I was sick in bed one day and I edited an entire episode and posted it of "Free Agents," the podcast I do with David Sparks. I was literally sick in bed. I had been very sick. I finally felt I had enough energy to do this thing and post this podcast that was due that day. I reached for my iPad, which was right net to me, and got the files. I did the whole thing. I was able to do it.

With the Files app, that makes it a lot easier to do a lot of stuff. Having the noise processing, having the MP3 export. Canis added chapter marker support, so that when you export that MP3 it has the chapter markers built into it now. A lot of stuff that I used to have to post-process somewhere else, I don't have to do, which leaves it to, yes, recording is an issue, although there are workarounds.

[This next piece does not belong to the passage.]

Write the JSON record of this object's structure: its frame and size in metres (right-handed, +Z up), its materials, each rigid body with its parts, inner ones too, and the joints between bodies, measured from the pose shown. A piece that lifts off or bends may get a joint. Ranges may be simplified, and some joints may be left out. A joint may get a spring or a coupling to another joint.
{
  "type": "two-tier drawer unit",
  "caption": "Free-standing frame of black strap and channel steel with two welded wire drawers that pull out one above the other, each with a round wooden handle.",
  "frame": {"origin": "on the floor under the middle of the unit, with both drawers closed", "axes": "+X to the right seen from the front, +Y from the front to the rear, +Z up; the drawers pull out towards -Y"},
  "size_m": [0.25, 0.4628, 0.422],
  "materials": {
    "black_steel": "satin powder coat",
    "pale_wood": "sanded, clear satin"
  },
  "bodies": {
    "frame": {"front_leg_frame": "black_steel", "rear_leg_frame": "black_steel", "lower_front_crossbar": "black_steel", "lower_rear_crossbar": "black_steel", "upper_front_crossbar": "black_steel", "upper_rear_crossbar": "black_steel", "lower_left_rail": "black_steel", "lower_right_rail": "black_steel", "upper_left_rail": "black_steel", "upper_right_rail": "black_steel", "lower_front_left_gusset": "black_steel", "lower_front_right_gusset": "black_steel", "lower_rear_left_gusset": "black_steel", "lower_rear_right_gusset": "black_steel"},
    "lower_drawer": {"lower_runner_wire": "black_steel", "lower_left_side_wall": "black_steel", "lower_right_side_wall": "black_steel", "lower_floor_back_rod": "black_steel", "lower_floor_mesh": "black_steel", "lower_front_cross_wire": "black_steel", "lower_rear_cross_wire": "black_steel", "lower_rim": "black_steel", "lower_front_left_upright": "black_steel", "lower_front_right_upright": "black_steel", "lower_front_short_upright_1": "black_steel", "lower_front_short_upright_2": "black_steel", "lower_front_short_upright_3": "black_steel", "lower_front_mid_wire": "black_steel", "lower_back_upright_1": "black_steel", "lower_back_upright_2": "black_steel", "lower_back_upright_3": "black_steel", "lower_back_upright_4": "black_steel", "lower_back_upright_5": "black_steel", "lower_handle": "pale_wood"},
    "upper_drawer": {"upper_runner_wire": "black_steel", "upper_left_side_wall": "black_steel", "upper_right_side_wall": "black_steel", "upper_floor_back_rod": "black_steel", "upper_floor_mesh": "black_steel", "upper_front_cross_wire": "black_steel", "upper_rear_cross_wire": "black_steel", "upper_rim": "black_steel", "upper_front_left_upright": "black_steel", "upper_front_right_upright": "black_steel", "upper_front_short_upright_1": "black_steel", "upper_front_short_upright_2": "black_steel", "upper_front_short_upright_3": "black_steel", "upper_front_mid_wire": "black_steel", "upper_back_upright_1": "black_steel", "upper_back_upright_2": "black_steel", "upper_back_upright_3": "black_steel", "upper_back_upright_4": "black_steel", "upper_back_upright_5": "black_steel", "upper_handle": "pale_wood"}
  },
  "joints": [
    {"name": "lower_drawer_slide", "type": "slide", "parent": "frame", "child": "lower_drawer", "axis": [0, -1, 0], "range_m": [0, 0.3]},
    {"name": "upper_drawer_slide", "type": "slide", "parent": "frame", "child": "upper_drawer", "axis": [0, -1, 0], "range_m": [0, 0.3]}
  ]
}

I really hope that at some point there are some professional noise reduction tools on iOS, because that's still kind of shaky. An iPad is never going to have the power that a multi-core...

Rene: [laughs] An iMac Pro.

Jason: ...an iMac Pro is going to have, but at the same time people are editing and processing audio on MacBooks. A MacBook and an iPad Pro are pretty comparable in terms of power, so you could do it. In terms of the app itself, I've got to say, it's nice to talk to the developer of this app that I love and use, because it's great. I feel like it does everything that I want it to do.

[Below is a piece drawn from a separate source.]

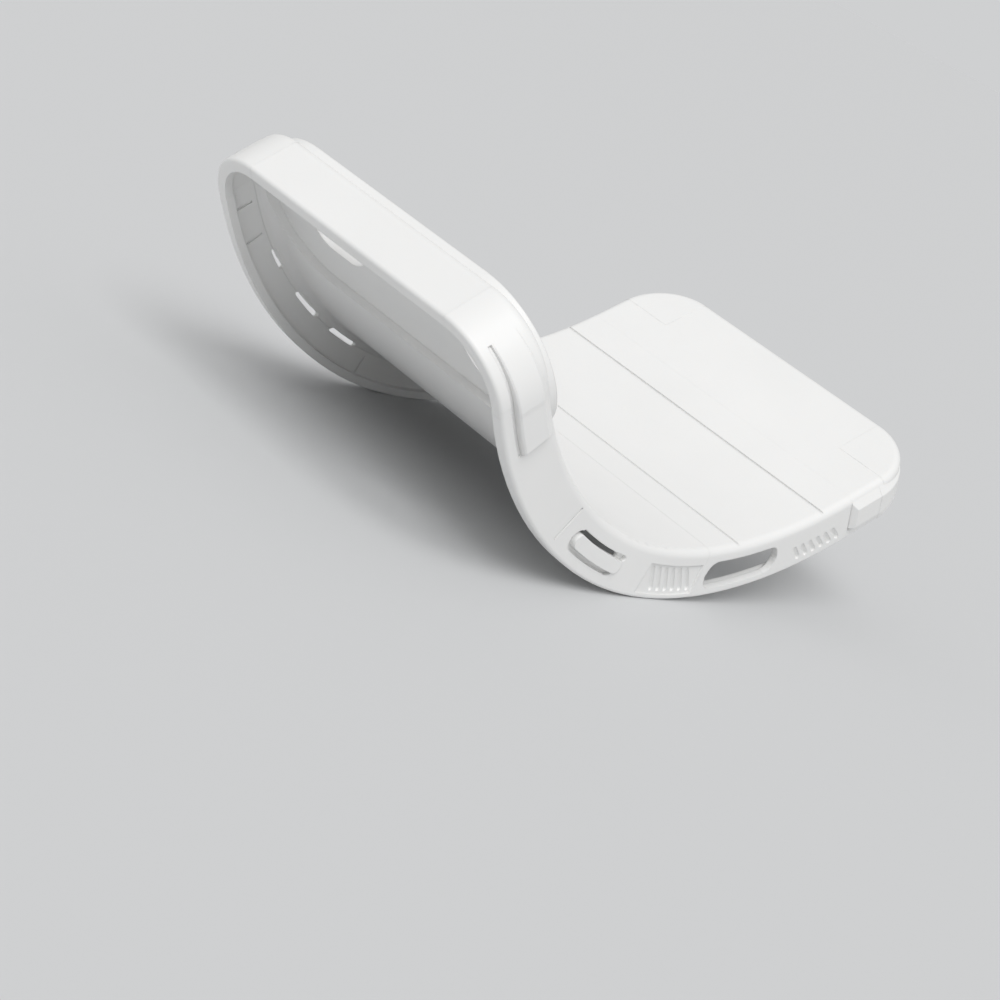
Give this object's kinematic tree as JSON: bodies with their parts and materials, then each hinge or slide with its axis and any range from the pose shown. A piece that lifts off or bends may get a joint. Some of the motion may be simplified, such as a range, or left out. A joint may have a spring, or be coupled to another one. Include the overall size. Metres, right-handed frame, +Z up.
{
  "type": "phone case",
  "caption": "White soft shockproof phone case with corner bumpers and a raised camera surround, shown flexed.",
  "frame": {"origin": "on the ground that the rim rests on, under the middle of the case's length and width as it lies", "axes": "+Z up from the ground, +X towards the bottom end of the case, -Y towards the wall with the power button"},
  "size_m": [0.154, 0.081, 0.0488],
  "materials": {
    "soft_shell": "satin white thermoplastic polyurethane"
  },
  "bodies": {
    "root": {"case": "soft_shell"}
  },
  "joints": []
}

Canis knows when I go on vacation because I end up doing podcasts on vacation, and then coming back and saying, "OK, I noticed something." That's when I end up sending the emails to him about it. It's come a long way. That's one of the great things about it, is in the last couple of years, as the OS has improved, and as features have been added to Ferrite, it's a great app.

I talk about it to people all the time. I tell them, "Quite honestly, this is the thing for me." If somebody says me, "I have very limited budget and I need to buy a multi-track audio editor. Should I buy Logic?" Because Logic's really expensive. I say, "Do you have an iPad Pro, because if you do, you should buy Ferrite, because Ferrite costs a lot less than Logic." Is it $20 all-in, Canis?

Canis: That's right.

Jason: Maybe it should be higher, I don't know, because it is that quality of a tool for podcast editing. It is the best value in multi-track audio editors today, but you have to have an iPad. Although, you can do it on the iPhone, and, actually, if I was a radio journalist, or something, I would.

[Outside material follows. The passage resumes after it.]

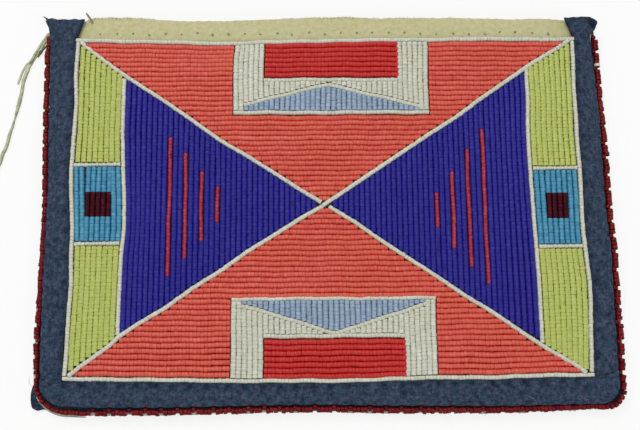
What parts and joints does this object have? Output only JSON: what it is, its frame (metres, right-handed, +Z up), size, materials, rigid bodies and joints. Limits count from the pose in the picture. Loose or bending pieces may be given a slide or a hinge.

I'm sure that's part of the audience for it, is that it actually does work on the iPhone and is completely functional on the iPhone, which has got the power. It just has a smaller screen to do all the work in.

Canis: You probably wouldn't want to edit The Incomparable on an iPhone.

Jason: It seems like a bad idea, but I could. For Free Agents, where it's two of us talking, I could totally do that on my iPhone X without even breaking a sweat.

Canis: There are quite a lot of radio journalists that I hear from, because you can get quite good quality microphones that plug straight into the Lightning port, the little bobble sticks out at the bottom of the phone.

They can pop that on, go out, and record person-on-the-street interviews straight into the phone. Then pop into a coffee shop, do the edit, and upload it to the studio, all on the phone. It really helps them deliver news packages in a timely fashion.

Jason: That's the dream.

Rene: One thing I was going to ask you earlier and it slipped my mind is when Apple does add new features, for example Files.app, or Drag and Drop was the big one last year, how do you weigh those things? It almost seems you have to add them instantly? Do you think about how they fit into the model of your app? Do you wait and see what your customers want? What's that sort of process like?

Canis: There's a school of thought that says that you should add all of these things immediately, right away, so that Apple will feature you. That's never really worked out for me, so I try and figure what's actually going to be useful.

With Drag and Drop it seemed like it would be hugely useful, so I made sure to get that in very quickly. I find it useful for myself when I'm testing things out, because I added it to both Ferrite and Hokusai, so I can throw stuff backwards and forwards between them very quickly, as well as being able to put a bunch of test files in a folder in Files.app, whatever.

Being able to drop those straight in is so useful, because while you've always been able to use file pickers to pick files, [laughs] as the name suggests, you've only ever been able to pick one at once until now, whereas with Drag and Drop you can pick up a whole bunch and throw them in. That's very, very useful.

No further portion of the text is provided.